Un temblor milenario
Antonio Díaz Regañón, catedrático de instituto jubilado, fue uno de los cinco elegidos por sorteo para acceder a la cueva de Altamira
Tenía una intuición y por eso me presenté en el Museo de Altamira. Sabía que me iba a tocar. Había venido antes con mis alumnos y siempre me había quedado clavada la espina de volver solo. Al entrar en la cueva se han empañado mis gafas, apenas teníamos ocho minutos y me he agobiado. Temía caerme, pisar mal sin darme cuenta. Cuando los cristales se han secado he descubierto la grandeza de la sala de polícromos. Toda la cueva está llena de grabados pequeños que si no te los señalan es imposible descubrir. La oscuridad es absoluta, hay silencio y humedad. Pero nada impresiona tanto como el color rojo de los bisontes, su enorme viveza, la nitidez de sus perfiles.

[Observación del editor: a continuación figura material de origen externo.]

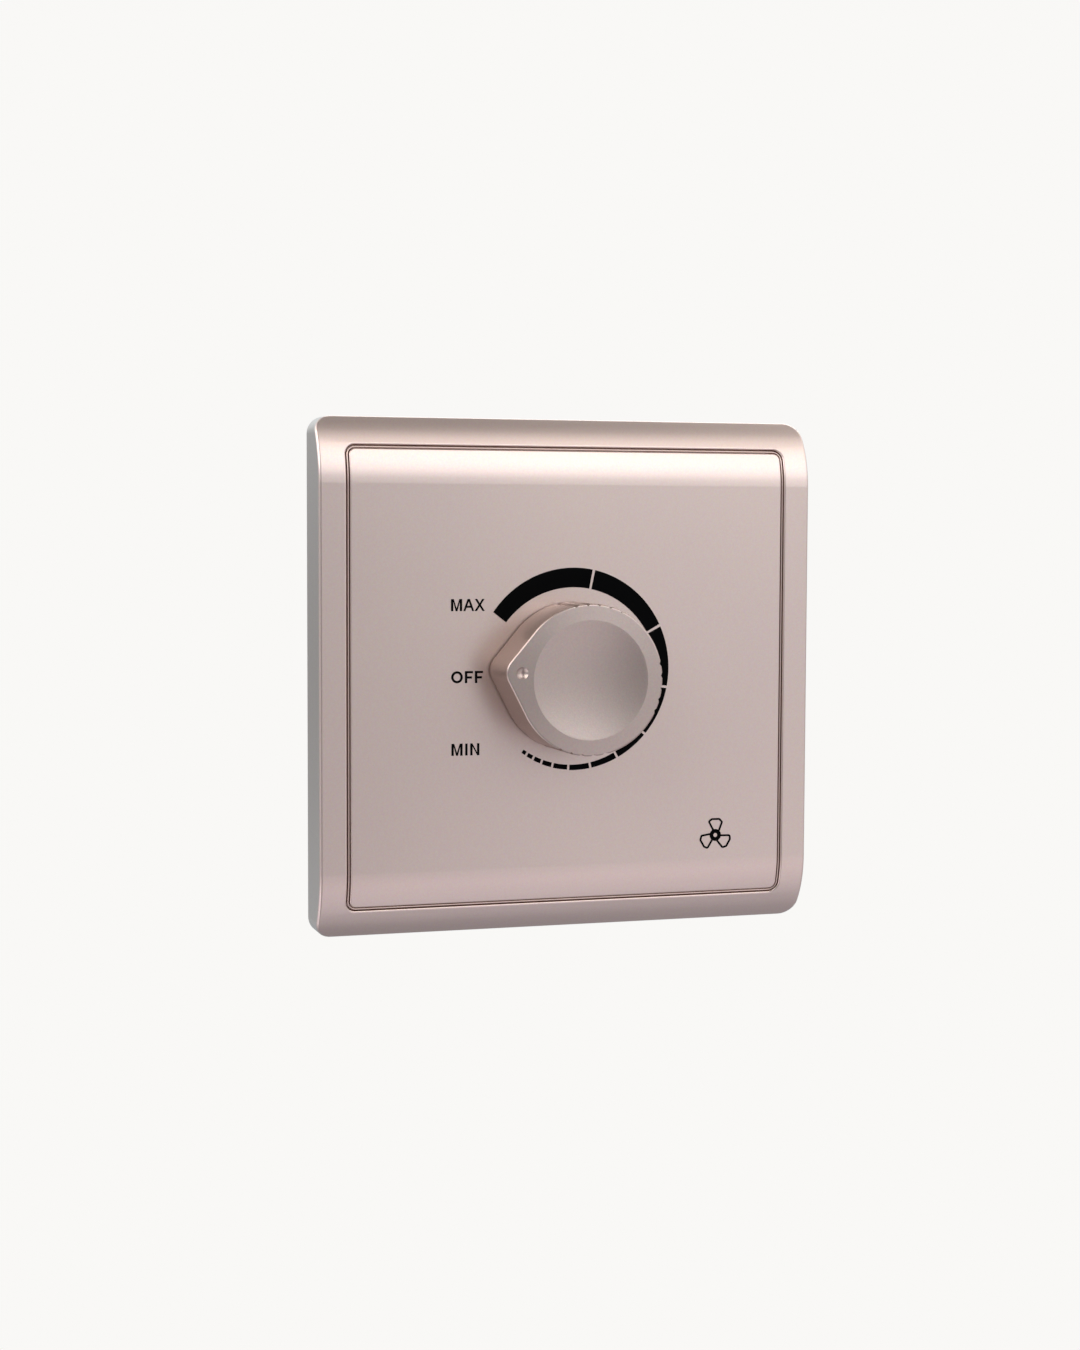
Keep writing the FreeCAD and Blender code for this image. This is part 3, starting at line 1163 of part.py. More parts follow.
build_outer_frame()
build_center_panel()
build_scale()
build_fan_symbol()
build_knob()
build_knob_clip()
build_shaft()
build_bush()
build_washer()
build_nut()
build_case()
build_wafer()
build_wiper()
build_potentiometer_pins()
build_switch()
build_triac()
build_heat_sink()
build_triac_screw()
build_capacitors()
build_choke()
build_small_parts()
build_terminal_block()
build_terminal_clamps()
build_terminal_screws()
build_circuit_board()
build_mounting_frame()
build_rear_housing()
build_housing_screws()

doc.recompute()
for thing in doc.Objects:
    if "Invalid" in thing.State or "Error" in thing.State:
        raise SystemExit(f"{thing.Label} failed: {thing.State}")
for thing in pieces:
    if thing.Shape.isNull() or not thing.Shape.isValid():
        raise SystemExit(f"{thing.Label} has no valid shape")
os.makedirs("parts", exist_ok=True)
for thing in pieces:
    thing.Shape.exportStep(f"parts/{thing.Label}.step")
    bounds = thing.Shape.optimalBoundingBox()
    spans = [(bounds.XMin, bounds.XMax), (bounds.YMin, bounds.YMax), (bounds.ZMin, bounds.ZMax)]
    print(thing.Label, len(thing.Shape.Solids), f"{thing.Shape.Volume:.1f}",
          " ".join(f"{low:.2f}..{high:.2f}" for low, high in spans))
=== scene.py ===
"""Looks of the fan speed control switch: finishes, knob, words, bead, winding, studio and camera.

Metres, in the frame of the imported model: X is right and Z up, the front faces -Y and the wall is
the plane y = 0. The knob turns about the Y axis.
"""
import math

import bpy
from mathutils import Matrix, Vector


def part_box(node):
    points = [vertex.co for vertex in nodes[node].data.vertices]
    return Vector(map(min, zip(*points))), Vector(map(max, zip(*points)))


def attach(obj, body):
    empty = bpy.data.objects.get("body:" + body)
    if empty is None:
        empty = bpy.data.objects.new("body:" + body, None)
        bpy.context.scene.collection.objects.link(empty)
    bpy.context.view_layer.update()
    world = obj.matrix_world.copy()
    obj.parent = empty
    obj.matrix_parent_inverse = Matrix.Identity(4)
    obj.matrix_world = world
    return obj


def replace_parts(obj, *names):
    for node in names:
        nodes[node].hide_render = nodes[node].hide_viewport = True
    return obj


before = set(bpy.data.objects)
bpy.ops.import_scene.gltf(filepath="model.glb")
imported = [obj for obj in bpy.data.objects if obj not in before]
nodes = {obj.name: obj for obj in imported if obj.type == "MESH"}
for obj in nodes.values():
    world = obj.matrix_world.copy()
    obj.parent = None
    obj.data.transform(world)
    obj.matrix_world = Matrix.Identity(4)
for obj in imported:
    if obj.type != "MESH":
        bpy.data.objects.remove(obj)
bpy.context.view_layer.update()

MM = 0.001


def linear(code):
    """An sRGB hex colour as the linear values that a shader takes."""
    shares = [int(code[digit:digit + 2], 16) / 255 for digit in (1, 3, 5)]
    return (*(c / 12.92 if c <= 0.04045 else ((c + 0.055) / 1.055) ** 2.4 for c in shares), 1.0)


def add(tree, kind, inputs=None, **settings):
    """Add a node with its settings. Each input is given a value, or a socket to be linked from."""
    node = tree.nodes.new(kind)
    for name, value in settings.items():
        setattr(node, name, value)
    for key, value in (inputs or {}).items():
        if isinstance(value, bpy.types.NodeSocket):
            tree.links.new(value, node.inputs[key])
        else:
            node.inputs[key].default_value = value
    return node


def new_material(name):
    """An empty node material with its tree and the object coordinates its patterns read."""
    material = bpy.data.materials.new(name)
    material.use_nodes = True
    tree = material.node_tree
    tree.nodes.clear()
    place = add(tree, "ShaderNodeTexCoord").outputs["Object"]
    return material, tree, place


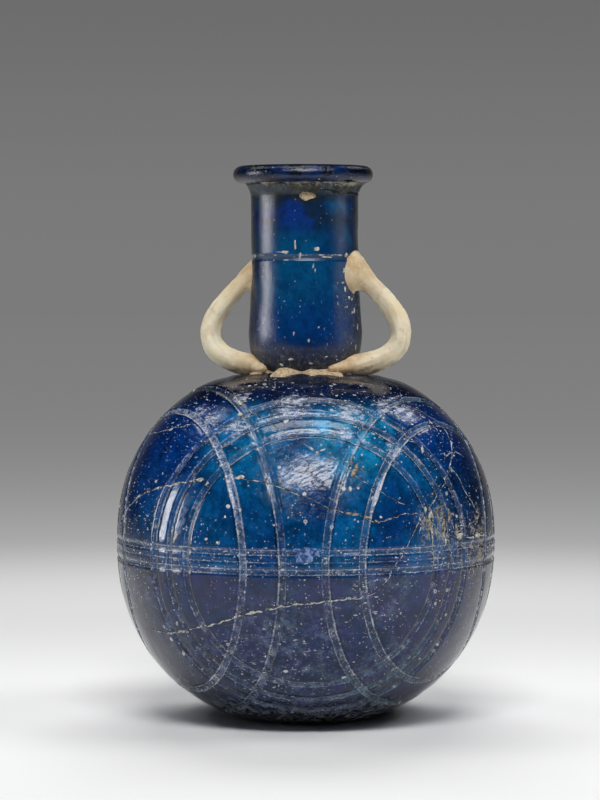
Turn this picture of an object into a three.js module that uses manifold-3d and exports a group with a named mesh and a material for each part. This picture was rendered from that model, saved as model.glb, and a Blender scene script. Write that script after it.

Parecen pintados ayer, aún están frescos. El hombre que los creó aprovechó perfectamente el volumen de la roca, se adaptó a ella con intención. Hay una cierva muy hermosa, de dos metros, y un jabalí que dicen que es un bisonte pero es un jabalí perfecto.
Hoy es un día de gloria. Y lo es también porque he visto, en el libro de firmas, un dibujo dedicado de José Hierro, pintado con las flores que encontró de camino a la cueva y he leído esto de Alberti, que sí sabe poner las palabras justas: “Parecía que las rocas bramaban. Allí, en rojo y negro, amontonados, lustrosos por las filtraciones de agua, estaban los bisontes, enfurecidos o en reposo. Un temblor milenario estremecía la sala. Era como el primer chiquero español, abarrotado de reses bravas pugnando por salir. Ni vaqueros ni mayorales se veían por los muros. Mugían solas, barbadas y terribles bajo aquella oscuridad de siglos”.
Antonio Díaz Regañón, catedrático de instituto jubilado, fue uno de los cinco elegidos ayer por sorteo para acceder a la cueva de Altamira.